• _Dataset section_:
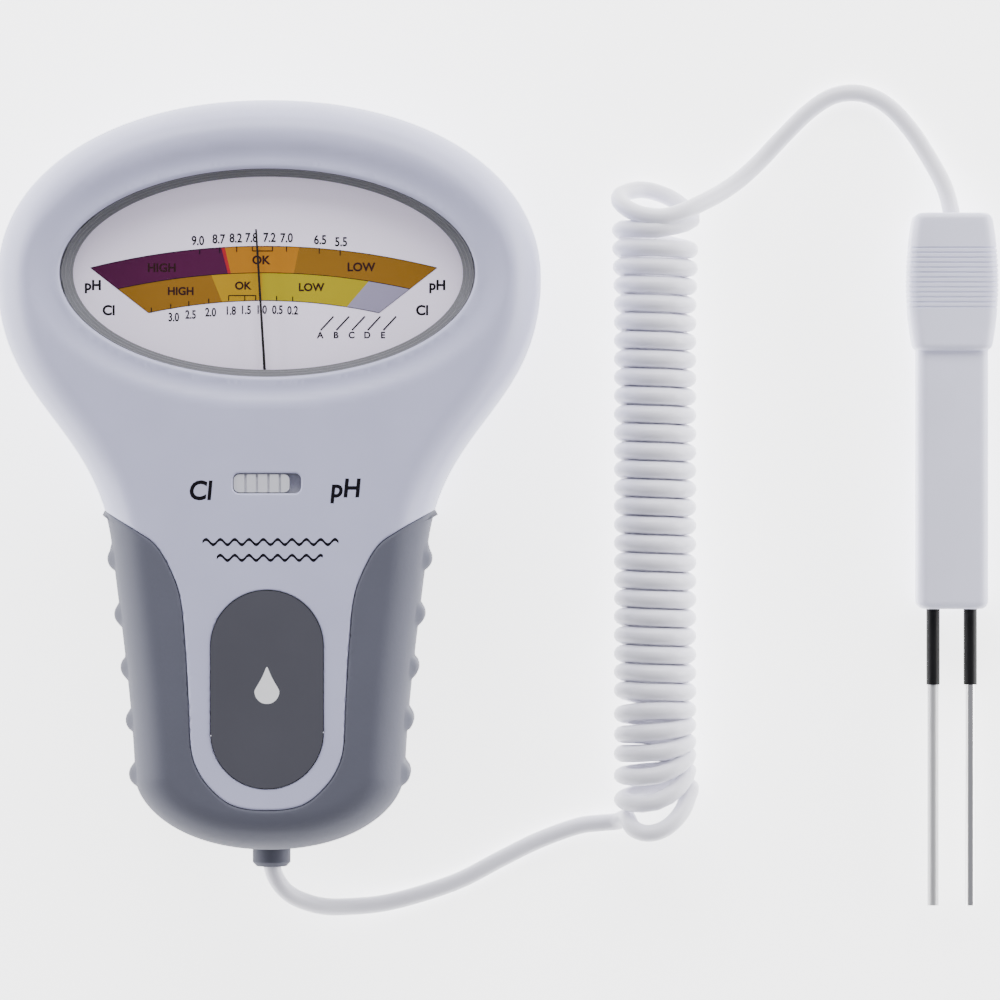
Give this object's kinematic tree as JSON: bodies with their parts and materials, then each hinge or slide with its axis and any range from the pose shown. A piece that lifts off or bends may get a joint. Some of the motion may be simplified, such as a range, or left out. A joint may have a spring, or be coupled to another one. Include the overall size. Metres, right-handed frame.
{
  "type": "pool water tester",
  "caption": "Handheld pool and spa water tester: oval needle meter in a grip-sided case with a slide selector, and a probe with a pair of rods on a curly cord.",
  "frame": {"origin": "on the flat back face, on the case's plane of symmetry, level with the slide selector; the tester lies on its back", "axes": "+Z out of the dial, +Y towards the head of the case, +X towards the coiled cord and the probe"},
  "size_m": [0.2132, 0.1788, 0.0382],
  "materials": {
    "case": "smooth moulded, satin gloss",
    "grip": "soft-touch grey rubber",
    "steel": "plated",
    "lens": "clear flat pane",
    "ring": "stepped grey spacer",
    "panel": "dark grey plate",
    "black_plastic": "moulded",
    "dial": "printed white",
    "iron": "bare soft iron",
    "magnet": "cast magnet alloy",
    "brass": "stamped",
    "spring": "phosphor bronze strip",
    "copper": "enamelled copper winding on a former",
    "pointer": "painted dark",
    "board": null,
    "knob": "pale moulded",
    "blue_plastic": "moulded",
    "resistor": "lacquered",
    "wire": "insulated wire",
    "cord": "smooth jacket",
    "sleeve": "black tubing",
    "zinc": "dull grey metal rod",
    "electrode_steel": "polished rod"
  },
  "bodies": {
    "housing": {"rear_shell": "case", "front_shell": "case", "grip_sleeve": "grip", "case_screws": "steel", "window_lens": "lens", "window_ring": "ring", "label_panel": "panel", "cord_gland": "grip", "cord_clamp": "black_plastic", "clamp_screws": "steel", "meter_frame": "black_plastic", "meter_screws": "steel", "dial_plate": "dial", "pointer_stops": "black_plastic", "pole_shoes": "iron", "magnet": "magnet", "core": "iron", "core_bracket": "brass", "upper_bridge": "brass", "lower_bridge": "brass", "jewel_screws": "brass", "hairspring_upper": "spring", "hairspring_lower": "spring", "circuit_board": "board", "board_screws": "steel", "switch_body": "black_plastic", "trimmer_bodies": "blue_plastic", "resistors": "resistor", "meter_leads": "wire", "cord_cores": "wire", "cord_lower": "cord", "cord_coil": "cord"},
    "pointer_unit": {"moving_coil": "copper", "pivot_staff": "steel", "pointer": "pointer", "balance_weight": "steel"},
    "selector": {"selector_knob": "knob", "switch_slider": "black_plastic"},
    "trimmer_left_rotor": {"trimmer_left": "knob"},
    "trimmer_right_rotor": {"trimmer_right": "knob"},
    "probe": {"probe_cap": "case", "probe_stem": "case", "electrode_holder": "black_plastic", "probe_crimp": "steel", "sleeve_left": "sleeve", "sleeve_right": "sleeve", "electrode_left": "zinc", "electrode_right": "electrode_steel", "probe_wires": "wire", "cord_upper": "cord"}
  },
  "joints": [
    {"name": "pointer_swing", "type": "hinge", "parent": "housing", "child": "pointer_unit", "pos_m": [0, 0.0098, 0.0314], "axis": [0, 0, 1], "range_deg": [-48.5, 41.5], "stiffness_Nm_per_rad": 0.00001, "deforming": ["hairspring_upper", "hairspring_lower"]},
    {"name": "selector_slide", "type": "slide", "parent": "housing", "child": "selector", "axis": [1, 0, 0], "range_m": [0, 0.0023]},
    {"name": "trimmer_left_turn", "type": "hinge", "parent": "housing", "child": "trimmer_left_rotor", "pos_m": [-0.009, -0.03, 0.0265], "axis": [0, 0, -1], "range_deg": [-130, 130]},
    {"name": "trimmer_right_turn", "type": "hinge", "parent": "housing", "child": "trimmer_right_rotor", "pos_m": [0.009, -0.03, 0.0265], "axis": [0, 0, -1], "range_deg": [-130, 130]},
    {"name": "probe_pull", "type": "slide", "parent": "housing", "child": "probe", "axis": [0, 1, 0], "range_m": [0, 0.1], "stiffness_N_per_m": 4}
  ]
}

• _Written problem_:
Take the lines above and print them exactly.

• _The completed task_:
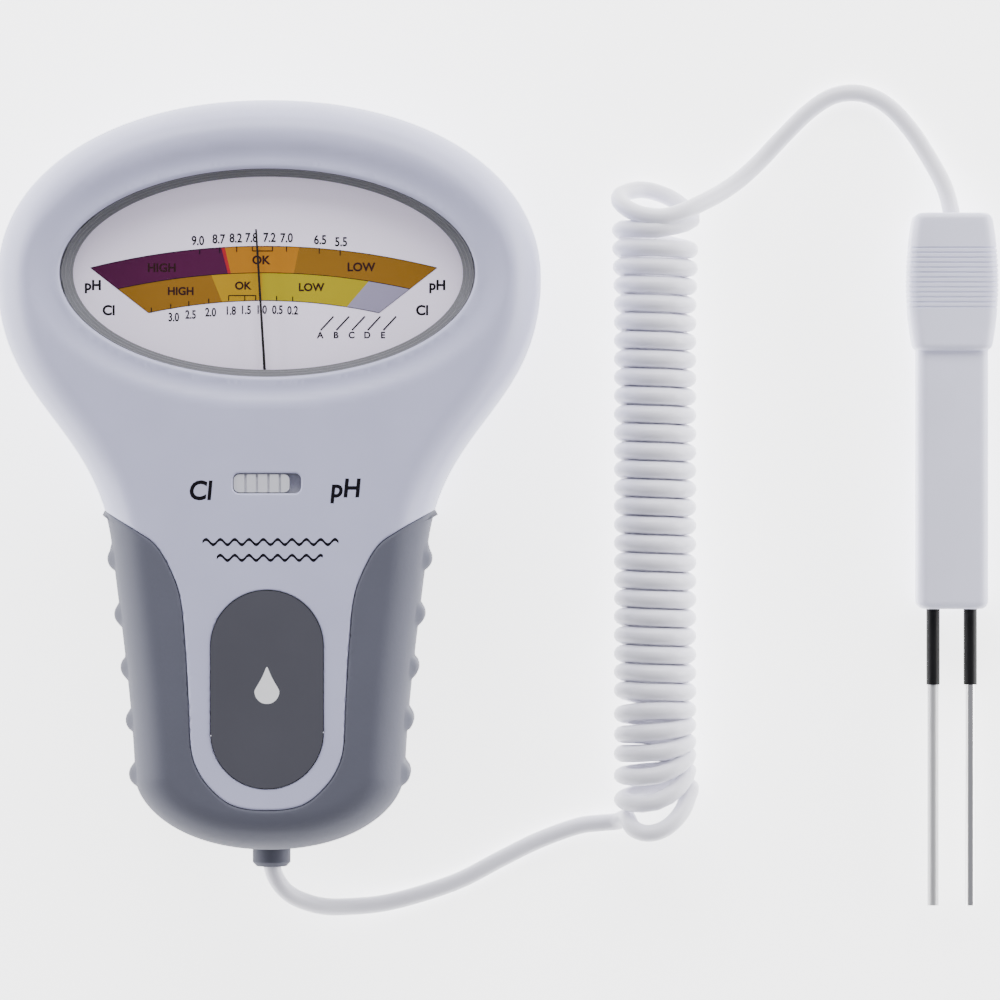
Give this object's kinematic tree as JSON: bodies with their parts and materials, then each hinge or slide with its axis and any range from the pose shown. A piece that lifts off or bends may get a joint. Some of the motion may be simplified, such as a range, or left out. A joint may have a spring, or be coupled to another one. Include the overall size. Metres, right-handed frame.
{
  "type": "pool water tester",
  "caption": "Handheld pool and spa water tester: oval needle meter in a grip-sided case with a slide selector, and a probe with a pair of rods on a curly cord.",
  "frame": {"origin": "on the flat back face, on the case's plane of symmetry, level with the slide selector; the tester lies on its back", "axes": "+Z out of the dial, +Y towards the head of the case, +X towards the coiled cord and the probe"},
  "size_m": [0.2132, 0.1788, 0.0382],
  "materials": {
    "case": "smooth moulded, satin gloss",
    "grip": "soft-touch grey rubber",
    "steel": "plated",
    "lens": "clear flat pane",
    "ring": "stepped grey spacer",
    "panel": "dark grey plate",
    "black_plastic": "moulded",
    "dial": "printed white",
    "iron": "bare soft iron",
    "magnet": "cast magnet alloy",
    "brass": "stamped",
    "spring": "phosphor bronze strip",
    "copper": "enamelled copper winding on a former",
    "pointer": "painted dark",
    "board": null,
    "knob": "pale moulded",
    "blue_plastic": "moulded",
    "resistor": "lacquered",
    "wire": "insulated wire",
    "cord": "smooth jacket",
    "sleeve": "black tubing",
    "zinc": "dull grey metal rod",
    "electrode_steel": "polished rod"
  },
  "bodies": {
    "housing": {"rear_shell": "case", "front_shell": "case", "grip_sleeve": "grip", "case_screws": "steel", "window_lens": "lens", "window_ring": "ring", "label_panel": "panel", "cord_gland": "grip", "cord_clamp": "black_plastic", "clamp_screws": "steel", "meter_frame": "black_plastic", "meter_screws": "steel", "dial_plate": "dial", "pointer_stops": "black_plastic", "pole_shoes": "iron", "magnet": "magnet", "core": "iron", "core_bracket": "brass", "upper_bridge": "brass", "lower_bridge": "brass", "jewel_screws": "brass", "hairspring_upper": "spring", "hairspring_lower": "spring", "circuit_board": "board", "board_screws": "steel", "switch_body": "black_plastic", "trimmer_bodies": "blue_plastic", "resistors": "resistor", "meter_leads": "wire", "cord_cores": "wire", "cord_lower": "cord", "cord_coil": "cord"},
    "pointer_unit": {"moving_coil": "copper", "pivot_staff": "steel", "pointer": "pointer", "balance_weight": "steel"},
    "selector": {"selector_knob": "knob", "switch_slider": "black_plastic"},
    "trimmer_left_rotor": {"trimmer_left": "knob"},
    "trimmer_right_rotor": {"trimmer_right": "knob"},
    "probe": {"probe_cap": "case", "probe_stem": "case", "electrode_holder": "black_plastic", "probe_crimp": "steel", "sleeve_left": "sleeve", "sleeve_right": "sleeve", "electrode_left": "zinc", "electrode_right": "electrode_steel", "probe_wires": "wire", "cord_upper": "cord"}
  },
  "joints": [
    {"name": "pointer_swing", "type": "hinge", "parent": "housing", "child": "pointer_unit", "pos_m": [0, 0.0098, 0.0314], "axis": [0, 0, 1], "range_deg": [-48.5, 41.5], "stiffness_Nm_per_rad": 0.00001, "deforming": ["hairspring_upper", "hairspring_lower"]},
    {"name": "selector_slide", "type": "slide", "parent": "housing", "child": "selector", "axis": [1, 0, 0], "range_m": [0, 0.0023]},
    {"name": "trimmer_left_turn", "type": "hinge", "parent": "housing", "child": "trimmer_left_rotor", "pos_m": [-0.009, -0.03, 0.0265], "axis": [0, 0, -1], "range_deg": [-130, 130]},
    {"name": "trimmer_right_turn", "type": "hinge", "parent": "housing", "child": "trimmer_right_rotor", "pos_m": [0.009, -0.03, 0.0265], "axis": [0, 0, -1], "range_deg": [-130, 130]},
    {"name": "probe_pull", "type": "slide", "parent": "housing", "child": "probe", "axis": [0, 1, 0], "range_m": [0, 0.1], "stiffness_N_per_m": 4}
  ]
}